> **TASK PROMPT**:
Reproduce each line exactly, including spacing and punctuation.

> **PROVIDED RECORDS**:
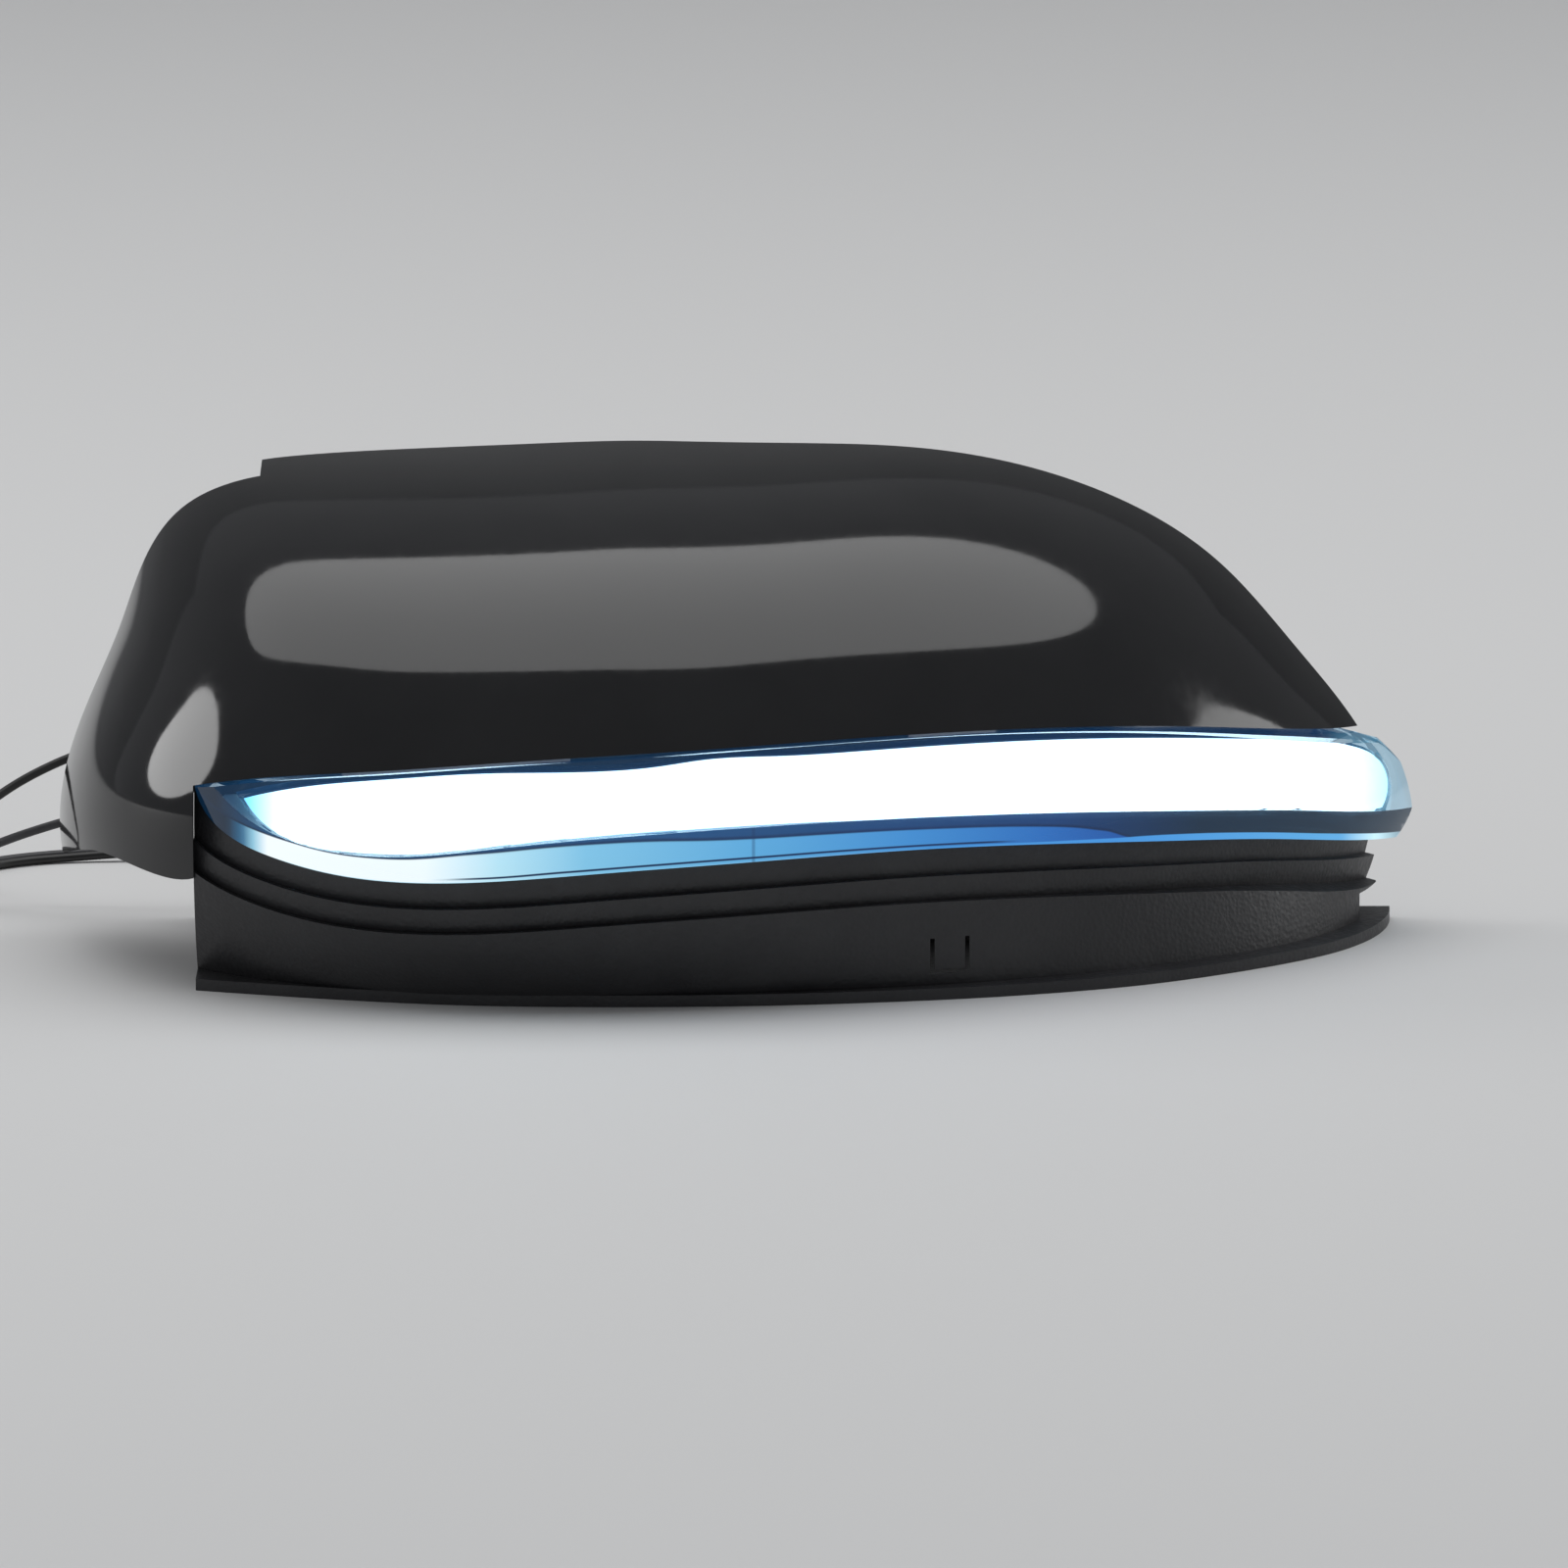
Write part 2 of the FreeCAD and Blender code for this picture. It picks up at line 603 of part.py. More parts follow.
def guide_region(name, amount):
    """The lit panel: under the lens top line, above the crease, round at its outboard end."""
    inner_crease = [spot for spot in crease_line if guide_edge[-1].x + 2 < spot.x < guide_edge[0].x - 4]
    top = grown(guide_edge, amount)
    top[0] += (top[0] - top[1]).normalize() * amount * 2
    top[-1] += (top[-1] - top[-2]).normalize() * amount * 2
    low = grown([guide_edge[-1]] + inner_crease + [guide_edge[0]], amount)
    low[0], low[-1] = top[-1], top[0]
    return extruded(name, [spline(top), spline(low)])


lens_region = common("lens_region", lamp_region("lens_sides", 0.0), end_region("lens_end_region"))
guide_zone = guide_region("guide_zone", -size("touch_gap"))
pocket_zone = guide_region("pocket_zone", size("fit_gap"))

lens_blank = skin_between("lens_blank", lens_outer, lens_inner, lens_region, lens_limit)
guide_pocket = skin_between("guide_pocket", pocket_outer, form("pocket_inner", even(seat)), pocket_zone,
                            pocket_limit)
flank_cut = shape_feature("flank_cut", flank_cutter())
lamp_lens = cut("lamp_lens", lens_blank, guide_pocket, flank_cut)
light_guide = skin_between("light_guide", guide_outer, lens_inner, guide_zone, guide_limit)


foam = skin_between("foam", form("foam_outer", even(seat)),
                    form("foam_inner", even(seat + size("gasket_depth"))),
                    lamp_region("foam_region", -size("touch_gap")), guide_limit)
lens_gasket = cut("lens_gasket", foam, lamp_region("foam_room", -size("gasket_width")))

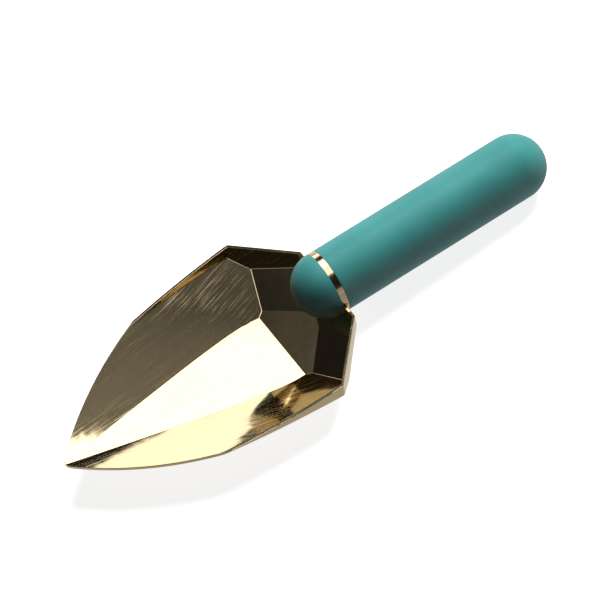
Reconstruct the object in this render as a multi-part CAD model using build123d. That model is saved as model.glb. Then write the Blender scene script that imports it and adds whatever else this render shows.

> **PROBLEM SOLUTION**:
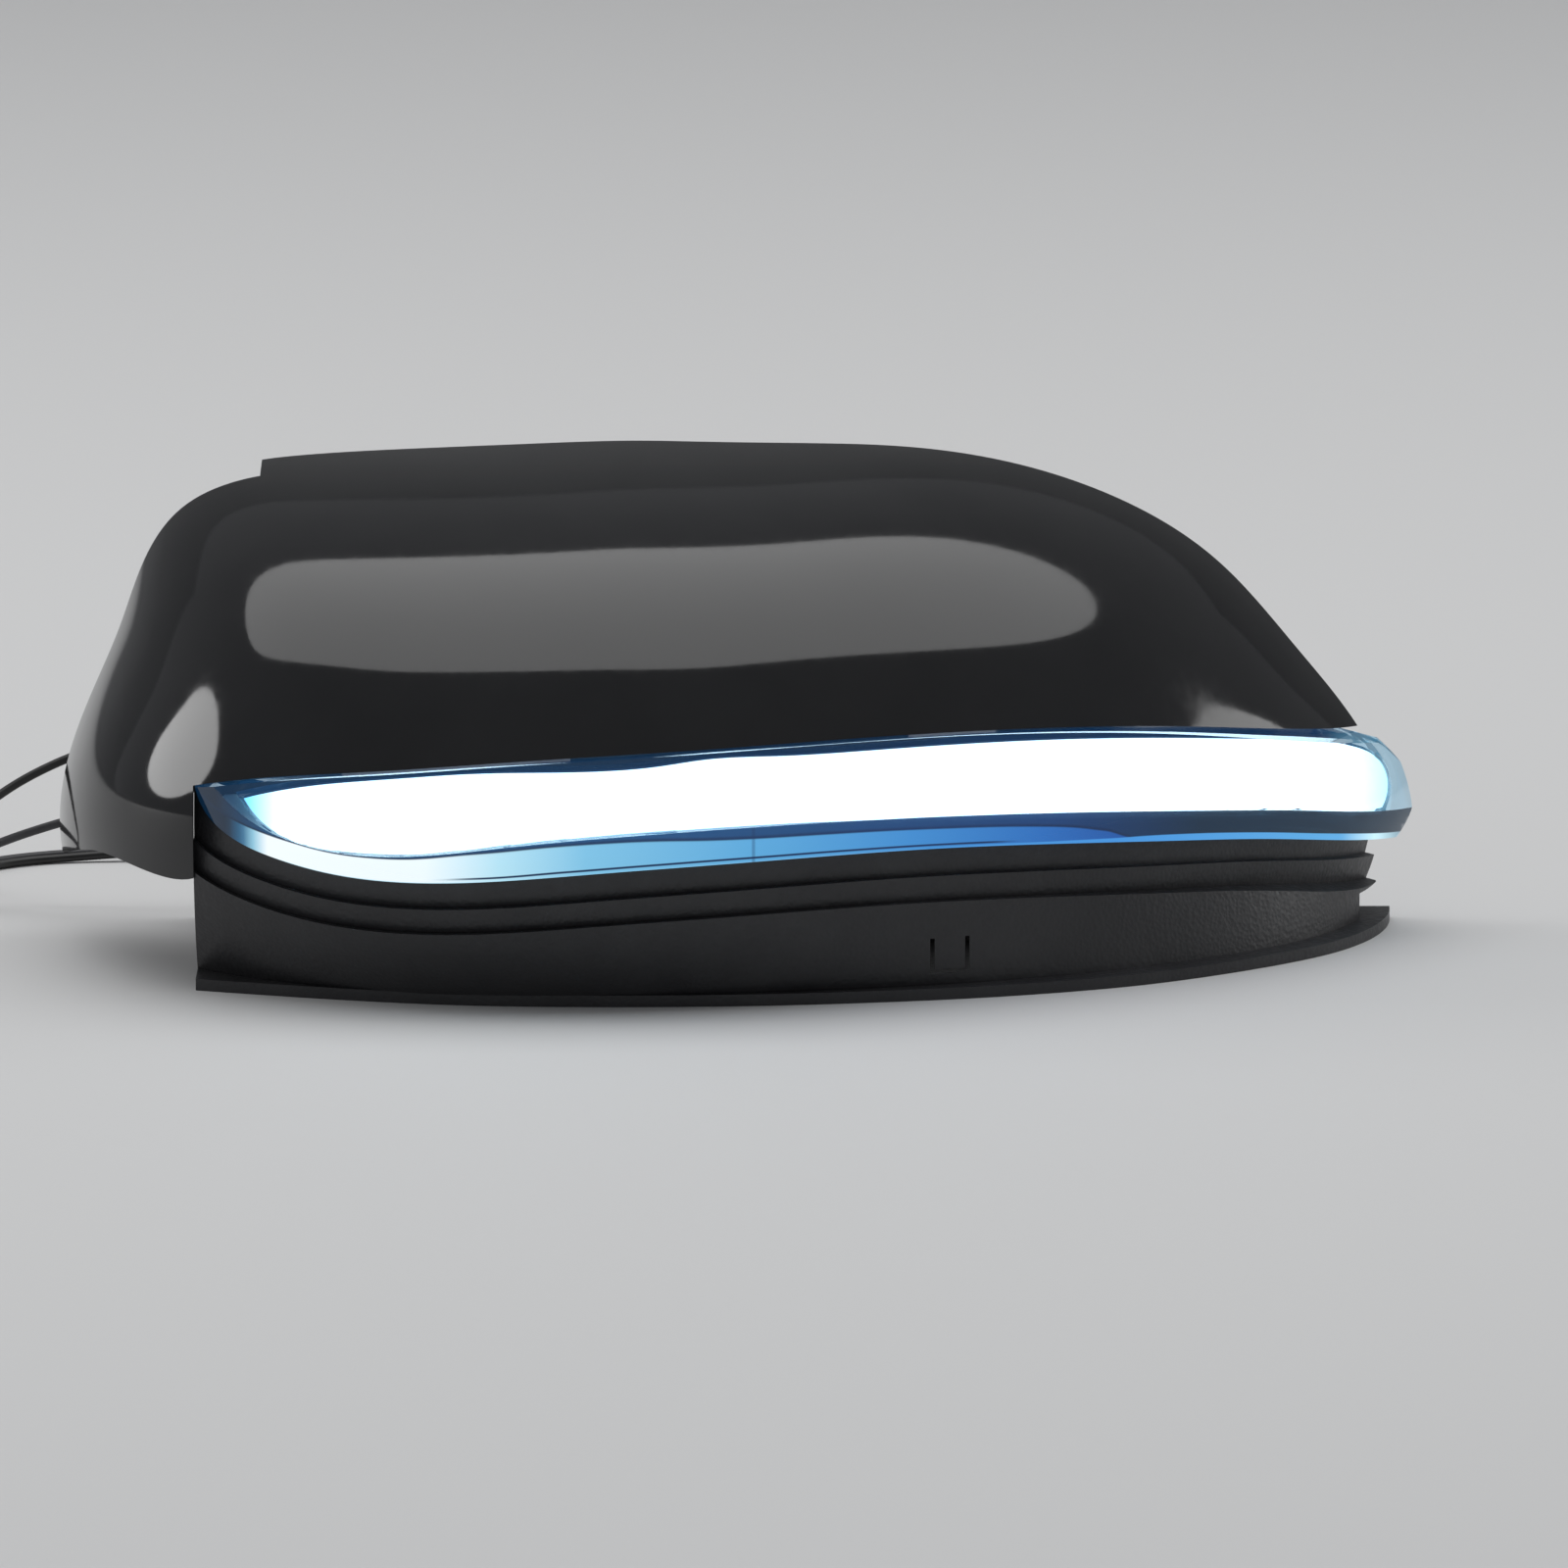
Write part 2 of the FreeCAD and Blender code for this picture. It picks up at line 603 of part.py. More parts follow.
def guide_region(name, amount):
    """The lit panel: under the lens top line, above the crease, round at its outboard end."""
    inner_crease = [spot for spot in crease_line if guide_edge[-1].x + 2 < spot.x < guide_edge[0].x - 4]
    top = grown(guide_edge, amount)
    top[0] += (top[0] - top[1]).normalize() * amount * 2
    top[-1] += (top[-1] - top[-2]).normalize() * amount * 2
    low = grown([guide_edge[-1]] + inner_crease + [guide_edge[0]], amount)
    low[0], low[-1] = top[-1], top[0]
    return extruded(name, [spline(top), spline(low)])


lens_region = common("lens_region", lamp_region("lens_sides", 0.0), end_region("lens_end_region"))
guide_zone = guide_region("guide_zone", -size("touch_gap"))
pocket_zone = guide_region("pocket_zone", size("fit_gap"))

lens_blank = skin_between("lens_blank", lens_outer, lens_inner, lens_region, lens_limit)
guide_pocket = skin_between("guide_pocket", pocket_outer, form("pocket_inner", even(seat)), pocket_zone,
                            pocket_limit)
flank_cut = shape_feature("flank_cut", flank_cutter())
lamp_lens = cut("lamp_lens", lens_blank, guide_pocket, flank_cut)
light_guide = skin_between("light_guide", guide_outer, lens_inner, guide_zone, guide_limit)


foam = skin_between("foam", form("foam_outer", even(seat)),
                    form("foam_inner", even(seat + size("gasket_depth"))),
                    lamp_region("foam_region", -size("touch_gap")), guide_limit)
lens_gasket = cut("lens_gasket", foam, lamp_region("foam_room", -size("gasket_width")))

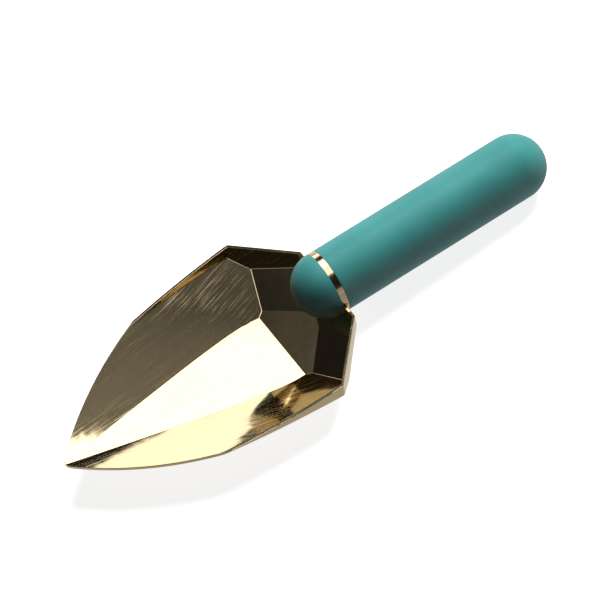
Reconstruct the object in this render as a multi-part CAD model using build123d. That model is saved as model.glb. Then write the Blender scene script that imports it and adds whatever else this render shows.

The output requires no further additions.